Improve your model’s tracking performance and robustness by applying colors to parts of an untextured 3D model in the Model Target Generator (MTG). The MTG is capable of automatically distinguishing parts and color them for you, making it even easier for Vuforia Engine to track your Model Targets.
While Vuforia Engine’s Model Targets feature is designed to detect objects by shape, giving additional information can help to significantly improve detection robustness. Colors can be used to indicate different parts with small gaps in between that are strongly visible in reality, but difficult to extract from a rendered view. Examples are gaps between the front and back door of a car.
Therefore, it is good practice to assign different colors to parts in order to indicate different materials or surface properties of the real object, as well as highlighting edges between parts. While it is possible to apply coloring in any CAD modelling software, the Model Target Generator also supports automatically detecting and coloring differentiating parts of a model.
Preparing a Model for Coloring
In addition to coloring the different parts of your 3D model, it is advisable to follow the practices on Model Targets Supported Objects and CAD Model Best Practices to prepare your 3D model. First, meet the described properties of the digital model and physical object; then either proceed to color or texture your 3D model before importing it or choose to color it in the MTG.
Coloring the model with a single color will not improve tracking robustness. This would for example be the case if your model is made from a single mesh. Note also, some file formats such as STL files do not transport color information.

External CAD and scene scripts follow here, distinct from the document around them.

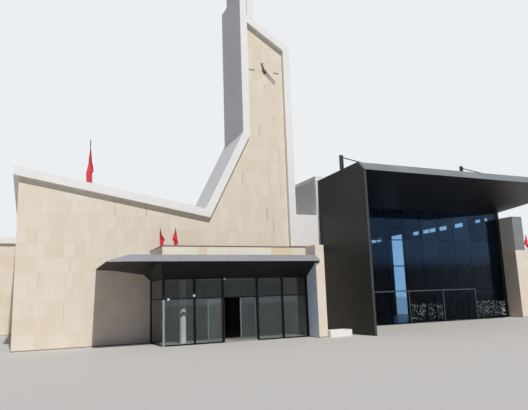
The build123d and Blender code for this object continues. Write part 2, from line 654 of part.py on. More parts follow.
def right_block():
    under = RIGHT_TOP - WALL
    y0 = RIGHT_FRONT
    y1 = RIGHT_BACK
    walls = block(HALL_RIGHT, RIGHT_END, y0, y1, 0, under)
    walls -= block(HALL_RIGHT, RIGHT_END - WALL, y0 + WALL, y1 - WALL, 0, under)
    walls += block(HALL_RIGHT, HALL_RIGHT + WALL, y0 + WALL, HALL_GLAZING, 0, under)
    keep("right_block_walls", walls)
    keep("right_block_roof", block(HALL_RIGHT, RIGHT_END, y0, y1, under, RIGHT_TOP))
    lantern = block(HALL_RIGHT, LANTERN_RIGHT, RIGHT_FRONT, LANTERN_BACK, RIGHT_TOP, LANTERN_TOP)
    lantern -= block(HALL_RIGHT + LANTERN_WALL, LANTERN_RIGHT - LANTERN_WALL,
                     RIGHT_FRONT + LANTERN_WALL, LANTERN_BACK - LANTERN_WALL,
                     RIGHT_TOP, LANTERN_TOP - LANTERN_WALL)
    keep("right_white_block", lantern)


def furled_flag(x, y, top, sizes):
    """A flag that hangs from its tie at the pole, widest some way above its foot."""
    drop, tall, left, right, widest = sizes
    tie = top - drop
    outline = [(x - FLAG_TIE, tie), (x + FLAG_TIE, tie), (x + right, tie - widest),
               (x + FLAG_FOOT * right, tie - tall), (x - FLAG_FOOT * left, tie - tall),
               (x - left, tie - widest)]
    return front_prism(outline, y - FLAG_THICK, y)


def outside_pieces():
    y0 = PLANTER_FRONT
    w = PLANTER_WALL
    box = block(PLANTER_LEFT, PLANTER_RIGHT, y0, y0 + PLANTER_DEEP, 0, PLANTER_TOP)
    box -= block(PLANTER_LEFT + w, PLANTER_RIGHT - w, y0 + w, y0 + PLANTER_DEEP - w,
                 w, PLANTER_TOP)
    keep("planter", box)
    poles = []
    flags = []
    for (x, y, foot), pole, flag in zip(POLES, POLE_TALL, FLAGS):
        z0 = roof_top(x - POLE_R) if foot is None else foot
        poles.append(rod((x, y, z0), (x, y, z0 + pole), POLE_R))
        flags.append(furled_flag(x, y - POLE_R - POLE_GAP, z0 + pole, flag))
    keep("flagpoles", *poles)
    keep("flags", *flags)


stone_front()
roofs()
tower()
clock()
entrance_frame()
entrance_glass()
entrance_doors()
entrance_canopy()
entrance_masonry()
hall_front()
hall_doors()
hall_shell()
portal()
right_block()
outside_pieces()

boxes = [shape.bounding_box() for shape in PARTS.values()]
shift_x = -(min(b.min.X for b in boxes) + max(b.max.X for b in boxes)) / 2
shift_y = -(min(b.min.Y for b in boxes) + max(b.max.Y for b in boxes)) / 2
os.makedirs("parts", exist_ok=True)
for node, shape in PARTS.items():
    export_step(Pos(shift_x, shift_y, 0) * shape, f"parts/{node}.step")
print(len(PARTS), "sub-parts, moved by", shift_x, shift_y)
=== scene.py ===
import math
import random

import bmesh
import bpy
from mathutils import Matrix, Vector


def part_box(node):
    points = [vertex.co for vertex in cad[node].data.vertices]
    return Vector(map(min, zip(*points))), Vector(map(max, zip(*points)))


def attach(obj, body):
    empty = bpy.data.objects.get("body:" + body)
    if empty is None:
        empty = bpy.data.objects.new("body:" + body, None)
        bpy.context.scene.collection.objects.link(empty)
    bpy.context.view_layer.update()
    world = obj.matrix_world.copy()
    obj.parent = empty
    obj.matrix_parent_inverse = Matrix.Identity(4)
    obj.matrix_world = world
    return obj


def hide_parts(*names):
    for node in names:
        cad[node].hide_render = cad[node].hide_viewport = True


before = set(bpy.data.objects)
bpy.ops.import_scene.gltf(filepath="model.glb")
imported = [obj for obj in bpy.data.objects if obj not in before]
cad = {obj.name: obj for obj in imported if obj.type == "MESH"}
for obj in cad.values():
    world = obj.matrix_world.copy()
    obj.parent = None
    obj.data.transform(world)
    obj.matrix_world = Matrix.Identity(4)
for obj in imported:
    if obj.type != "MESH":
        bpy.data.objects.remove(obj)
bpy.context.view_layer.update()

# --------------------
# Camera and studio: a pale room lit by one distant lamp, high in front of the building and a
# little to the right, so that roof edges throw their shade straight down the stone. The camera
# stands to the left of the front at eye height, and looks up and to the right.
scene = bpy.context.scene
scene.view_settings.view_transform = "Standard"

CAMERA_PLACE = (-17.32, -38.3225, 2.13)
CAMERA_TURN = (100.07072, 1.96138, -24.12363)
CAMERA_LENS, CAMERA_REACH = 35.7435, 500.0
lens = bpy.data.cameras.new("camera")
lens.lens = CAMERA_LENS
lens.clip_end = CAMERA_REACH
camera = bpy.data.objects.new("camera", lens)
camera.location = CAMERA_PLACE
camera.rotation_euler = [math.radians(a) for a in CAMERA_TURN]
scene.collection.objects.link(camera)
scene.camera = camera

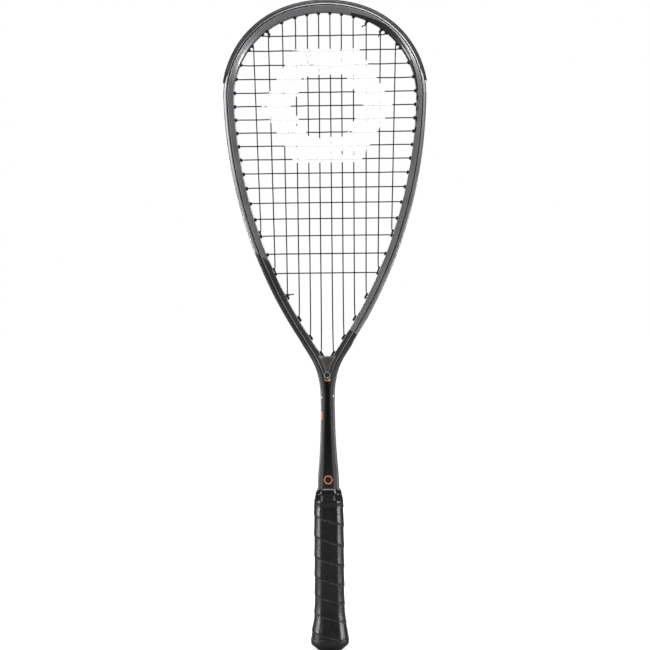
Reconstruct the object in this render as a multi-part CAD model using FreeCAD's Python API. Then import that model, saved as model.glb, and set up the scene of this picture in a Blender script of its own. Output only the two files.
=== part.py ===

Coloring Parts in the Model Target Generator
The MTG will automatically detect if an imported 3D model is without texture and color. When a model is without color, and consists of two or more parts, the MTG offers to automatically color them. You can always skip this tab and choose to color the imported model at a later point or not at all.
Specify Appearance and Apply Coloring
The option to color your model is available in the Coloring tab. In this tab, you can choose between Realistic Appearance or Non-Realistic Appearance.
- Realistic should be selected if the 3D model realistically represent the real physical objects in terms of textures and colors etc. If this setting is selected, the resulting database will only work well for physical objects that have those same colors, patterns, or decals as contained in the 3D model. This mode is e.g., typically used for 3D scanned objects, toys or in cases when the shape is not distinctive enough between objects. In general, using textures typically helps with recognition.
The Model Target Generator will automatically detect if a model has been created from a 3D scan based on the properties of its texture. If this is the case, the Realistic Appearance option will be pre-selected:
- Non-realistic should be selected for cases where the 3D model does not have realistic colors or texture. The resulting database will not look at the actual colors of the real physical objects. This mode is typically used for 3D models of industrial objects where no information of appearance is available
NOTE: When adding more than one Model Target to an Advanced Model Target database for training, it is beneficial if they all use either Realistic Appearance or Non-Realistic Appearance. Combining targets with different appearance settings might impact recognition performance.
By confirming that the 3D model does not represent a Non-Realistic Appearance, you get the option to randomly color your model by clicking Apply Coloring, your model will receive a range of colors randomly chosen from a palette. If the source file of a model is changed, re-importing it will require applying Coloring again.
Even if a model already comes with colors, it might still be beneficial to apply coloring in order to highlight edges that are otherwise not visible.
Take the following considerations into account in this case:
- If a CAD model does not contain realistic colors of the actual physical parts, or parts next to each other are colored with the same color, applying random colors will most likely improve recognition and tracking of that model.
- If a model already contains very detailed and realistic coloring or even a texture, using that realistic data is most likely beneficial over randomly coloring parts.
- When in doubt, it is recommended to compare the Model Target performance of both the original and the MTG-colored model.
If for any reason you want to undo coloring and re-apply the original colors or textures, this can be done from the Model Attributes tab as well:
Color before Simplification
If you are working with a complex model (many parts and triangles) you have the option to simplify it in the Complexity tab of the MTG. Make sure you apply Coloring to the model before Simplification. Attempting to Apply Color or Undo Coloring after having simplified your model will result in having to reset the Simplification and repeat the Simplification process. See steps to simplify in the How to Create Model Targets - simplification guide.